Part 2 – Application and transitional provisions

37. Part 2 makes provision for the operation of the amendments made by this Schedule.

Item 14 – Application of amendments


38. Subitem (1) proposes that items 2 to 5 (the amendments relating to section 127 of the WR Act) would apply fully to applications made under section 127 on or after the commencement of item 14. (Item 15 deals with the application of the amendments made by Part 1 to applications under section 127 which had been made before the commencement of item 14.)

39. Subitem (3) proposes that item 13 (which would insert new section 170MWB, enabling the termination of a bargaining period where pattern bargaining has been engaged in) would apply fully in relation to relevant conduct, bargaining or the making of claims, regardless of whether the conduct or bargaining occurred, or the claims were made, before, on or after the commencement of item 14.

40. Subitem (2) proposes that items 8 to 12 (the remaining amendments concerning protected action and pattern bargaining) would apply only to industrial action engaged in on or after the commencement of item 14, but would so apply regardless of whether the relevant bargaining period began before or after that commencement.

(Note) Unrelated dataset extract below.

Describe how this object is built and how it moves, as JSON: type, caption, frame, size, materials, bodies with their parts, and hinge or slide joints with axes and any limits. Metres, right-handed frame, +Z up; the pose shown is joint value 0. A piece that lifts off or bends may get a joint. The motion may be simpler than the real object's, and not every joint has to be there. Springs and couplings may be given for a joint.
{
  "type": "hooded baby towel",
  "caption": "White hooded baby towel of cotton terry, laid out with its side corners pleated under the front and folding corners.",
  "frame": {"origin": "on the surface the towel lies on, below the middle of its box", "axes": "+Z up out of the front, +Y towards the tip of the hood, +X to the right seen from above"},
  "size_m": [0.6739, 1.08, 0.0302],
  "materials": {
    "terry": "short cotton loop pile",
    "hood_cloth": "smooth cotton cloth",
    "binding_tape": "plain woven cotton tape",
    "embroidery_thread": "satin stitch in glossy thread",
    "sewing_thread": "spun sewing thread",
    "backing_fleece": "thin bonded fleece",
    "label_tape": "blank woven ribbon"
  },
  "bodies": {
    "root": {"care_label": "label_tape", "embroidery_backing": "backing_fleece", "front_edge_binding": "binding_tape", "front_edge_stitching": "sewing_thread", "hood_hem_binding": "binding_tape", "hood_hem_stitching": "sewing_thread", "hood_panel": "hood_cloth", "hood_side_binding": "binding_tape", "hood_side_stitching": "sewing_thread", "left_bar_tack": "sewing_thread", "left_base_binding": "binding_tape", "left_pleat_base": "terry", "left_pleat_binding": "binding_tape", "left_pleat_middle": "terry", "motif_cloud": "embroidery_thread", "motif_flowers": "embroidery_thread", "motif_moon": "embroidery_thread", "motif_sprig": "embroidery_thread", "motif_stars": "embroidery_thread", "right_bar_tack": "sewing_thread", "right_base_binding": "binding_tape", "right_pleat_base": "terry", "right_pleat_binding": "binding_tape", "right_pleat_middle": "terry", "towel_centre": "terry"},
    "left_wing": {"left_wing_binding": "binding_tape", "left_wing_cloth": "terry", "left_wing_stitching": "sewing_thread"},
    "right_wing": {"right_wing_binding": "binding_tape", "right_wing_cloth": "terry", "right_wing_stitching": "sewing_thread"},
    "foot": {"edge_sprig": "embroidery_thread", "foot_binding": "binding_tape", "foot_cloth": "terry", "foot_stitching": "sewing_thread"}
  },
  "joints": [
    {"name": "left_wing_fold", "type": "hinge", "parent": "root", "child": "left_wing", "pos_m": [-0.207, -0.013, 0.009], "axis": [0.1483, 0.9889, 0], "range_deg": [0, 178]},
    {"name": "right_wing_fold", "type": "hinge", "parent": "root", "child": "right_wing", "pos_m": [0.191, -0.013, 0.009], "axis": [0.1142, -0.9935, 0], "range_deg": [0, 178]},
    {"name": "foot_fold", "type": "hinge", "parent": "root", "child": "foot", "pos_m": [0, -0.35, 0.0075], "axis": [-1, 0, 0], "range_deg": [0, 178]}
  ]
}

Item 15 – Transitional – applications to Commission under section 127

41. This item sets out what is proposed to happen where an application for an order under section 127 has been made, but has not been finalised by the Commission, as at the commencement of this item.

42. By subitem (2), where the Commission had started to deal with the application before commencement, the application would continue to be dealt with under the current provisions, notwithstanding the amendments made by Part 1.

43. By subitem (3), where the Commission had not started to deal with the application before commencement of this item, the application would be taken to have been made (and would be required to be dealt with), under the amended provisions. In such a case, the 48 hours referred to in section 127 (as proposed to be amended by item 5) would be required to be calculated from the start of the day on which this item commences.